Bell refuses to believe God’s expression and meaning of words and he wants
you to believe his view of God’s love. Because Bell has a more compassionate
God, one who does not judge people or the decisions that are
sin in this life. You can say Rob is ringing his own bell… but in the end Bell
is just another foolish man who does not believe the word of God and thinks his
own reasoning is more compassionate and accurate than God’s Holy Spirit.
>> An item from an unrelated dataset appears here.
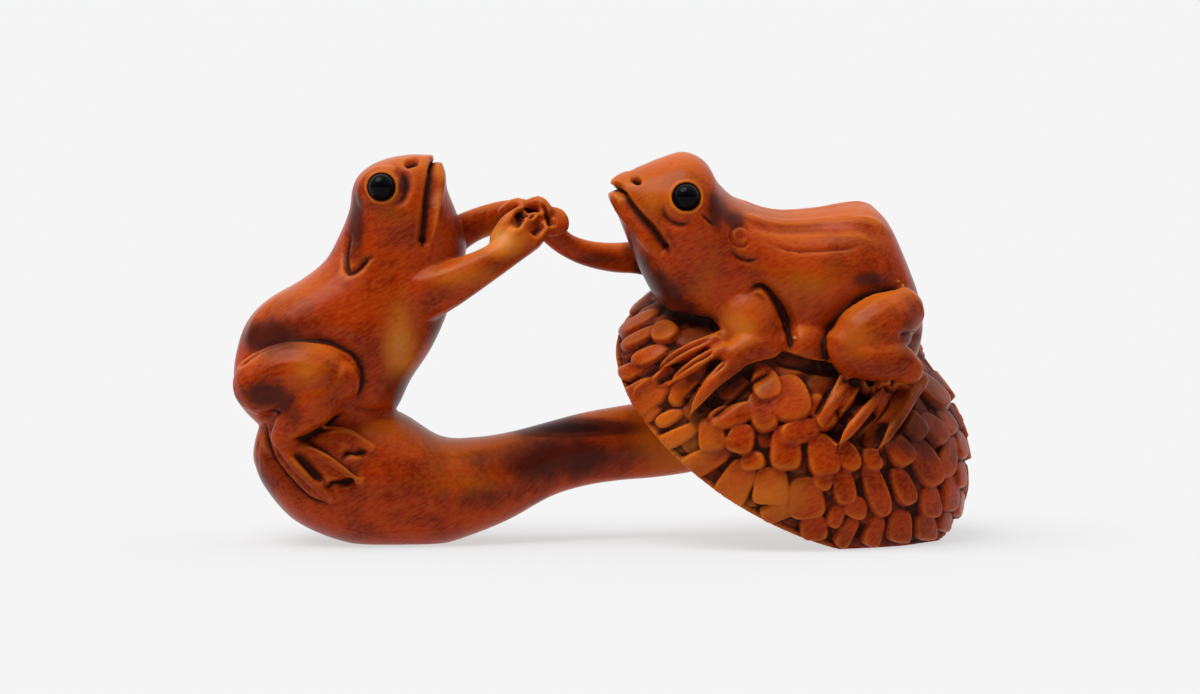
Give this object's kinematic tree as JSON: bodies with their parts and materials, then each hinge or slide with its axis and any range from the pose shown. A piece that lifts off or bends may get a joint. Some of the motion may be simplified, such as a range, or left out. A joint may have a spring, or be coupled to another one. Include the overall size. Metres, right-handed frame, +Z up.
{
  "type": "netsuke",
  "caption": "Carved boxwood netsuke of two frogs holding hands on a mushroom, with inlaid black bead eyes.",
  "frame": {"origin": "middle of the underside of the netsuke's box, on the surface it rests on", "axes": "+X from the bulb and left frog to the cap and right frog, +Y from the front to the back, +Z up"},
  "size_m": [0.0562, 0.0244, 0.0296],
  "materials": {
    "stained_boxwood": "polished, stained orange-brown",
    "eye_bead": "polished black"
  },
  "bodies": {
    "root": {"netsuke_carving": "stained_boxwood", "left_frog_near_eye": "eye_bead", "left_frog_far_eye": "eye_bead", "right_frog_near_eye": "eye_bead", "right_frog_far_eye": "eye_bead"}
  },
  "joints": []
}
His doctrinal view on the afterlife can be classified as inventive and post
theological. He is able to turn an argument inside out with his lackadaisical
mischievous intellectual reasoning so that one ends up divorced from the words
“Love Wins” when it is spoken IN TRUTH. Paul makes it clear in 1 Cor. 13:6,
love… “does not rejoice in iniquity, but rejoices in the truth;” As we will see
Bell is not presenting the truth but is rejoicing in iniquity. Because, he has
people that live in sin and think they will be fine in the end without faith in the
gospel. Thus he has created a counterfeit love from a counterfeit God.